Antso Rakotondramanga
- Country (sports): Madagascar
- Born: 14 July 1988 (age 37) Paris, France
- Plays: Right-handed (two-handed backhand)
- Prize money: $6,412

Singles
- Career record: 17–9 (at ATP Tour level, Grand Slam level, and in Davis Cup)
- Career titles: 0
- Highest ranking: No. 1009 (29 April 2013)

Doubles
- Career record: 10–10 (at ATP Tour level, Grand Slam level, and in Davis Cup)
- Career titles: 3 ITF
- Highest ranking: No. 734 (4 November 2013)

= Antso Rakotondramanga =

Malagasy tennis player (born 1988)

Antso Rakotondramanga (born 14 July 1988) is a Malagasy tennis player who was born in Paris, France.

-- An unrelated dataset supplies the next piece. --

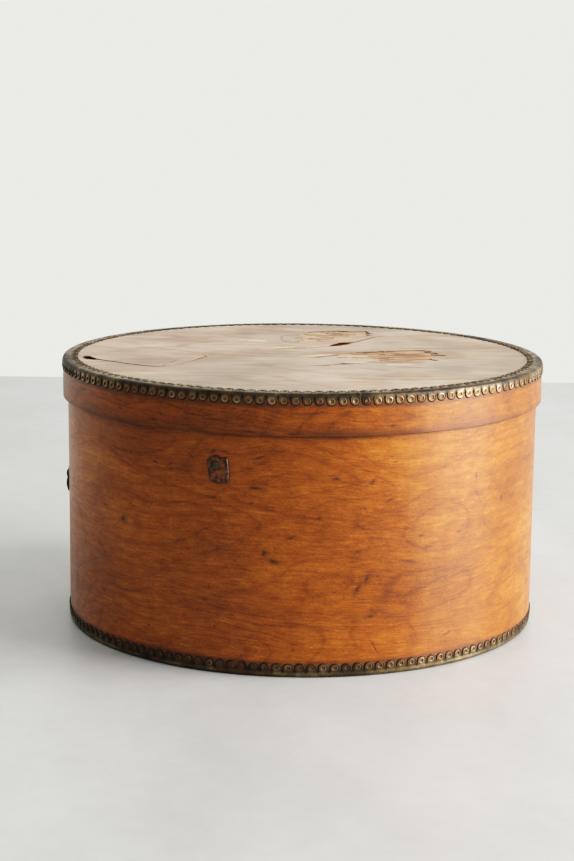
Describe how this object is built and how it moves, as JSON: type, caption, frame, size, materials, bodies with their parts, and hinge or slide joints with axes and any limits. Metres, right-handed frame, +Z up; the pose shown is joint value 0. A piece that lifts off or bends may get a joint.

Rakotondramanga has a career high ATP singles ranking of 1009 achieved on 29 April 2013. He also has a career high ATP doubles ranking of 734 achieved on 4 November 2013.

Rakotondramanga represents Madagascar at the Davis Cup where he has a W/L record of 27–19. Rakotondramanga also earned himself a silver medal in the Men's Singles at the 2013 Summer Universiade. Rakotondramanga also competed in the Men's Doubles at the same games with V. Rakotondramanga.